■ **Material provided**
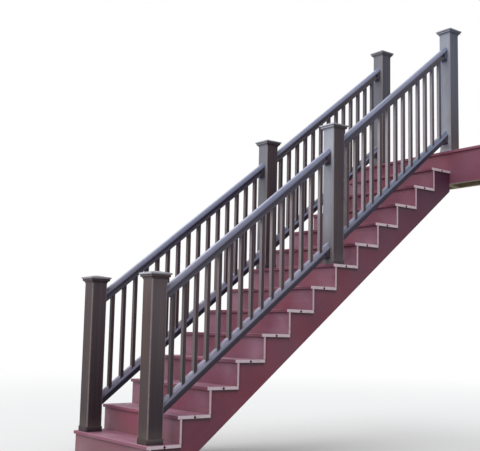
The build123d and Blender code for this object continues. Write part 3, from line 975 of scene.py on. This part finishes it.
class STAIRS_OT_stage(bpy.types.Operator):
    """Set the floor, the soft lights, the pale sky and the camera"""

    bl_idname = "stairs.stage"
    bl_label = "Stage"

    def execute(self, context):
        scene, stage = context.scene, context.scene.stair_stage
        scene.view_settings.view_transform = "Standard"
        white = {"Color": (1.0, 1.0, 1.0, 1.0), "Strength": 1.0}

        bm = bmesh.new()
        middle = Matrix.Translation((0.0, FLOOR_MIDDLE, GROUND - FLOOR_DROP))
        bmesh.ops.create_circle(bm, cap_ends=True, segments=96, radius=FLOOR_RADIUS, matrix=middle)
        mesh = mesh_of("floor", bm)
        floor = bpy.data.objects.new("floor", mesh)
        scene.collection.objects.link(floor)
        t = Tree(bpy.data.materials.new("pale_floor"))
        seen = t.seen()
        away = t.node("VectorMath", {"operation": "LENGTH"}, {0: t.place()}, out="Value")
        tint = t.mix(seen, paint(stage.floor_bounce), paint(stage.floor))
        both = t.node("MixShader", None, {0: t.step(away, *FLOOR_FADE) * seen,
                                          1: t.node("BsdfDiffuse", None, {"Color": tint}),
                                          2: t.node("Emission", None, white)})
        t.node("OutputMaterial", None, {"Surface": both})
        mesh.materials.append(t.owner)

        scene.world = bpy.data.worlds.new("studio")
        t = Tree(scene.world)
        soft = t.node("Background", None, {"Color": paint(stage.sky_tint), "Strength": stage.sky})
        both = t.node("MixShader", None, {0: t.seen(), 1: soft, 2: t.node("Background", None, white)})
        t.node("OutputWorld", None, {"Surface": both})

        for name, strength, spread, toward in (
            ("key", stage.key, 85.0, (0.20, 0.66, -0.72)),
            ("side", stage.side, 90.0, (-0.85, 0.20, -0.48)),
            ("back", stage.back, 90.0, (0.10, -0.80, -0.60)),
        ):
            lamp = bpy.data.lights.new(name, "SUN")
            lamp.energy, lamp.angle = strength, math.radians(spread)
            made = bpy.data.objects.new(name, lamp)
            made.matrix_world = aimed(toward)
            scene.collection.objects.link(made)

        lens = bpy.data.cameras.new("camera")
        lens.sensor_width, lens.sensor_fit, lens.lens = 36.0, "HORIZONTAL", stage.lens
        camera = bpy.data.objects.new("camera", lens)
        camera.matrix_world = (Matrix.Translation(stage.eye) @ aimed(stage.sight)
                               @ Matrix.Rotation(stage.roll, 4, "Z"))
        scene.collection.objects.link(camera)
        scene.camera = camera
        return {"FINISHED"}


GROUPS = {"stair_sizes": StairSizes, "stair_colours": StairColours, "stair_stage": StairStage}
STEPS = (STAIRS_OT_stage, STAIRS_OT_treads, STAIRS_OT_risers, STAIRS_OT_carriages, STAIRS_OT_newels,
         STAIRS_OT_caps, STAIRS_OT_rails, STAIRS_OT_balusters, STAIRS_OT_screws)


class STAIRS_PT_dressing(bpy.types.Panel):
    """Lists the steps that dress the stairs, with their sizes and colours"""

    bl_idname = "STAIRS_PT_dressing"
    bl_label = "Deck Stairs"
    bl_space_type = "VIEW_3D"
    bl_region_type = "UI"
    bl_category = "Stairs"

    def draw(self, context):
        for step in STEPS:
            self.layout.operator(step.bl_idname)
        for group in GROUPS:
            box, values = self.layout.box(), getattr(context.scene, group)
            for name in values.bl_rna.properties.keys():
                if name not in ("rna_type", "name"):
                    box.prop(values, name)


CLASSES = (*GROUPS.values(), *STEPS, STAIRS_PT_dressing)


def register():
    for cls in CLASSES:
        bpy.utils.register_class(cls)
    for name, group in GROUPS.items():
        setattr(bpy.types.Scene, name, PointerProperty(type=group))


def unregister():
    for name in GROUPS:
        delattr(bpy.types.Scene, name)
    for cls in reversed(CLASSES):
        bpy.utils.unregister_class(cls)


def main():
    register()
    for step in STEPS:
        getattr(bpy.ops.stairs, step.bl_idname.partition(".")[2])()


if __name__ == "__main__":
    main()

■ **Work to be completed**
Repeat the lines above exactly.

■ **Task output**
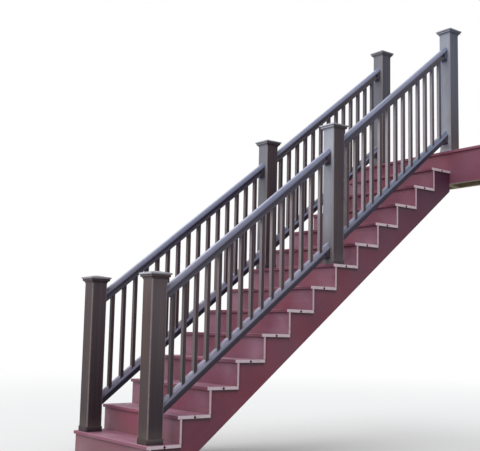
The build123d and Blender code for this object continues. Write part 3, from line 975 of scene.py on. This part finishes it.
class STAIRS_OT_stage(bpy.types.Operator):
    """Set the floor, the soft lights, the pale sky and the camera"""

    bl_idname = "stairs.stage"
    bl_label = "Stage"

    def execute(self, context):
        scene, stage = context.scene, context.scene.stair_stage
        scene.view_settings.view_transform = "Standard"
        white = {"Color": (1.0, 1.0, 1.0, 1.0), "Strength": 1.0}

        bm = bmesh.new()
        middle = Matrix.Translation((0.0, FLOOR_MIDDLE, GROUND - FLOOR_DROP))
        bmesh.ops.create_circle(bm, cap_ends=True, segments=96, radius=FLOOR_RADIUS, matrix=middle)
        mesh = mesh_of("floor", bm)
        floor = bpy.data.objects.new("floor", mesh)
        scene.collection.objects.link(floor)
        t = Tree(bpy.data.materials.new("pale_floor"))
        seen = t.seen()
        away = t.node("VectorMath", {"operation": "LENGTH"}, {0: t.place()}, out="Value")
        tint = t.mix(seen, paint(stage.floor_bounce), paint(stage.floor))
        both = t.node("MixShader", None, {0: t.step(away, *FLOOR_FADE) * seen,
                                          1: t.node("BsdfDiffuse", None, {"Color": tint}),
                                          2: t.node("Emission", None, white)})
        t.node("OutputMaterial", None, {"Surface": both})
        mesh.materials.append(t.owner)

        scene.world = bpy.data.worlds.new("studio")
        t = Tree(scene.world)
        soft = t.node("Background", None, {"Color": paint(stage.sky_tint), "Strength": stage.sky})
        both = t.node("MixShader", None, {0: t.seen(), 1: soft, 2: t.node("Background", None, white)})
        t.node("OutputWorld", None, {"Surface": both})

        for name, strength, spread, toward in (
            ("key", stage.key, 85.0, (0.20, 0.66, -0.72)),
            ("side", stage.side, 90.0, (-0.85, 0.20, -0.48)),
            ("back", stage.back, 90.0, (0.10, -0.80, -0.60)),
        ):
            lamp = bpy.data.lights.new(name, "SUN")
            lamp.energy, lamp.angle = strength, math.radians(spread)
            made = bpy.data.objects.new(name, lamp)
            made.matrix_world = aimed(toward)
            scene.collection.objects.link(made)

        lens = bpy.data.cameras.new("camera")
        lens.sensor_width, lens.sensor_fit, lens.lens = 36.0, "HORIZONTAL", stage.lens
        camera = bpy.data.objects.new("camera", lens)
        camera.matrix_world = (Matrix.Translation(stage.eye) @ aimed(stage.sight)
                               @ Matrix.Rotation(stage.roll, 4, "Z"))
        scene.collection.objects.link(camera)
        scene.camera = camera
        return {"FINISHED"}


GROUPS = {"stair_sizes": StairSizes, "stair_colours": StairColours, "stair_stage": StairStage}
STEPS = (STAIRS_OT_stage, STAIRS_OT_treads, STAIRS_OT_risers, STAIRS_OT_carriages, STAIRS_OT_newels,
         STAIRS_OT_caps, STAIRS_OT_rails, STAIRS_OT_balusters, STAIRS_OT_screws)


class STAIRS_PT_dressing(bpy.types.Panel):
    """Lists the steps that dress the stairs, with their sizes and colours"""

    bl_idname = "STAIRS_PT_dressing"
    bl_label = "Deck Stairs"
    bl_space_type = "VIEW_3D"
    bl_region_type = "UI"
    bl_category = "Stairs"

    def draw(self, context):
        for step in STEPS:
            self.layout.operator(step.bl_idname)
        for group in GROUPS:
            box, values = self.layout.box(), getattr(context.scene, group)
            for name in values.bl_rna.properties.keys():
                if name not in ("rna_type", "name"):
                    box.prop(values, name)


CLASSES = (*GROUPS.values(), *STEPS, STAIRS_PT_dressing)


def register():
    for cls in CLASSES:
        bpy.utils.register_class(cls)
    for name, group in GROUPS.items():
        setattr(bpy.types.Scene, name, PointerProperty(type=group))


def unregister():
    for name in GROUPS:
        delattr(bpy.types.Scene, name)
    for cls in reversed(CLASSES):
        bpy.utils.unregister_class(cls)


def main():
    register()
    for step in STEPS:
        getattr(bpy.ops.stairs, step.bl_idname.partition(".")[2])()


if __name__ == "__main__":
    main()